There has been constant controversy surrounding the ideas presented by The Origin of Species since it was first printed in 1859. Since the early 20th century, however, the idea that biological evolution of some form occurred and is responsible for speciation has been almost completely uncontested within the scientific community.

Most controversy over the theory has come because of its philosophical, cosmological, and religious implications, and supporters as well as detractors have interpreted it as generally indicating that human beings are, like all animals, evolved, and that this account of the origins of humankind is squarely at odds with many religious interpretations. The idea that humans are ‘merely’ animals, and are genetically very closely related to other primates, has been independently argued as a repellent notion by generations of detractors.

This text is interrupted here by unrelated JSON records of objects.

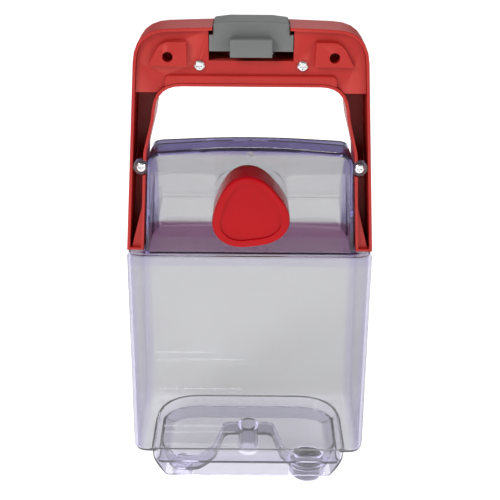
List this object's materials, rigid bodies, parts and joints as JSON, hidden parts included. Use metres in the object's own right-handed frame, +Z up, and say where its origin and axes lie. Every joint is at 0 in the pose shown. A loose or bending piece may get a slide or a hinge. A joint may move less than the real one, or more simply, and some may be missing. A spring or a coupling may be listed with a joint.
{
  "type": "carpet cleaner solution tank",
  "caption": "Clear removable solution tank of an upright carpet cleaner, with a red carrying handle, sprung release latch, three-lobed fill cap and outlet valve.",
  "frame": {"origin": "under the middle of the tank, at the level its feet stand on", "axes": "+Z up, +X to the tank's right seen from the fill-cap side, -Y towards the fill cap"},
  "size_m": [0.2058, 0.1295, 0.422],
  "materials": {
    "clear_plastic": "clear polished plastic with a faint violet tint at the edges",
    "handle_plastic": "fine moulded satin texture",
    "cap_plastic": "polished",
    "grey_plastic": "spark-eroded moulded texture",
    "white_plastic": "smooth moulded",
    "rubber": "matte",
    "dark_rubber": "smooth, slightly glossy",
    "spring_steel": "drawn wire",
    "screw_steel": "zinc plated"
  },
  "bodies": {
    "tank": {"tank_body": "clear_plastic", "tank_base": "clear_plastic", "valve_housing": "white_plastic", "valve_gasket": "rubber", "valve_retainer": "white_plastic", "vent_plug": "white_plastic", "handle_shell": "handle_plastic", "handle_cover": "handle_plastic", "cover_screw_left": "screw_steel", "cover_screw_right": "screw_steel", "tank_screw_left": "screw_steel", "tank_screw_right": "screw_steel"},
    "latch": {"latch_button": "grey_plastic", "latch_catch": "grey_plastic", "latch_spring_left": "spring_steel", "latch_spring_right": "spring_steel"},
    "plug": {"cap_plug": "grey_plastic", "cap_seal": "rubber"},
    "cap": {"fill_cap": "cap_plastic"},
    "poppet": {"valve_poppet": "white_plastic", "valve_poppet_seal": "rubber", "valve_knob": "dark_rubber", "valve_spring": "spring_steel"}
  },
  "joints": [
    {"name": "latch_press", "type": "slide", "parent": "tank", "child": "latch", "axis": [0, 0, -1], "range_m": [0, 0.006], "stiffness_N_per_m": 500, "springref_m": -0.004, "deforming": ["latch_spring_left", "latch_spring_right"]},
    {"name": "cap_pull", "type": "slide", "parent": "tank", "child": "plug", "axis": [0, -1, 0], "range_m": [0, 0.04]},
    {"name": "cap_turn", "type": "hinge", "parent": "plug", "child": "cap", "pos_m": [0, -0.045, 0.2722], "axis": [0, 1, 0], "range_deg": [0, 110]},
    {"name": "valve_lift", "type": "slide", "parent": "tank", "child": "poppet", "axis": [0, 0, 1], "range_m": [0, 0.003], "stiffness_N_per_m": 500, "springref_m": -0.003, "deforming": ["valve_spring"]}
  ]
}
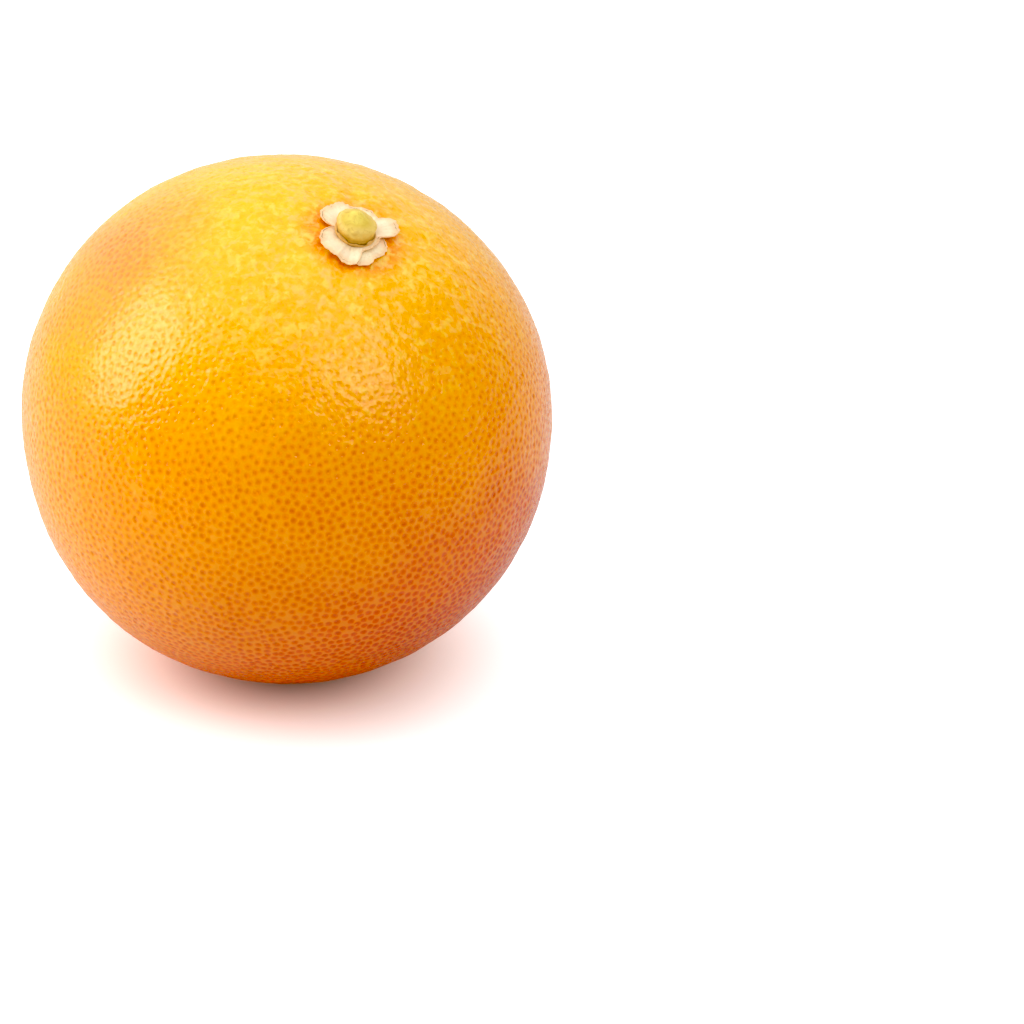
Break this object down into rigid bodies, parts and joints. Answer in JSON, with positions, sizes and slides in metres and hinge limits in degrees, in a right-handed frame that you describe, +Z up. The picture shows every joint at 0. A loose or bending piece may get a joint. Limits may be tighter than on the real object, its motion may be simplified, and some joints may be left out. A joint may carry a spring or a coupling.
{
  "type": "grapefruit",
  "caption": "Whole ripe grapefruit at rest, with its dried calyx and stem stub on the raised stem end.",
  "frame": {"origin": "on the resting surface, under the middle of the object's box", "axes": "+Z up as the fruit lies; the stem leans 26 degrees from +Z towards +X and -Y; -Z faces the surface it rests on"},
  "size_m": [0.1032, 0.1038, 0.1015],
  "materials": {
    "peel": "satin",
    "calyx": "matte",
    "stem": "matte"
  },
  "bodies": {
    "root": {"fruit": "peel", "calyx": "calyx", "stem_stub": "stem"}
  },
  "joints": []
}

Others also interpreted the truth of the theory to imply varying types of social changes — one prominent example is the idea of eugenics, formulated by Darwin’s cousin Francis Galton, which argues for the improvement of human heredity by means of political policies. Others have found different political interpretations which have been used as arguments both for and against the theory.

Questions raised about the relation of evolution to the origins of humans have made it an especially tenacious issue with some origin beliefs. It is viewed by some Judeo-Christians as contradicting their beliefs on the origins of humankind as described in the book of Genesis. In some countries, notably in the United States, this has led to what has been called the Creation-Evolution Controversy, which has focused primarily on struggles over teaching curriculum.

The main opposing sides are those espousing religious origin beliefs and those who support the natural history accounts of the sciences of astrophysics, geology and biology.

Many of those advocating religious viewpoints (primarily derived from fundamentalist or religiously conservative accounts of origins) hold the scientific explanations to be antithetical to their belief in creation, in particular Creation according to Genesis and creationism. Their key contention is that only a supernatural miracle and not ‘unguided evolution’ can account for origins.

The term evolution is used in an over-reaching sense by creationists to represent the sum total of the scientific theories and observational implications that they see as being in conflict with their world view. The proponents of evolution hold that natural laws alone are sufficient to account for all observations in nature and that supernatural origins are beyond the scope of the scientific method and thus that evolution need not contradict religious beliefs although it does contradict certain, specific religious beliefs.

The controversy is not occurring within the scientific community or academia, whose members, when pressed, overwhelmingly tend to oppose creationism. Nor is it considered of great importance to most religious groups, even those that, when pressed, tend to support creationism.

Rather, the controversy is promoted by vocal creationists and those who actively dispute creationism as an important battle between truth and falsehood. While many other fields of science, such as cosmology and earth science, also conflict with a literal interpretation of religious texts, evolutionary studies have borne the brunt of these controversies.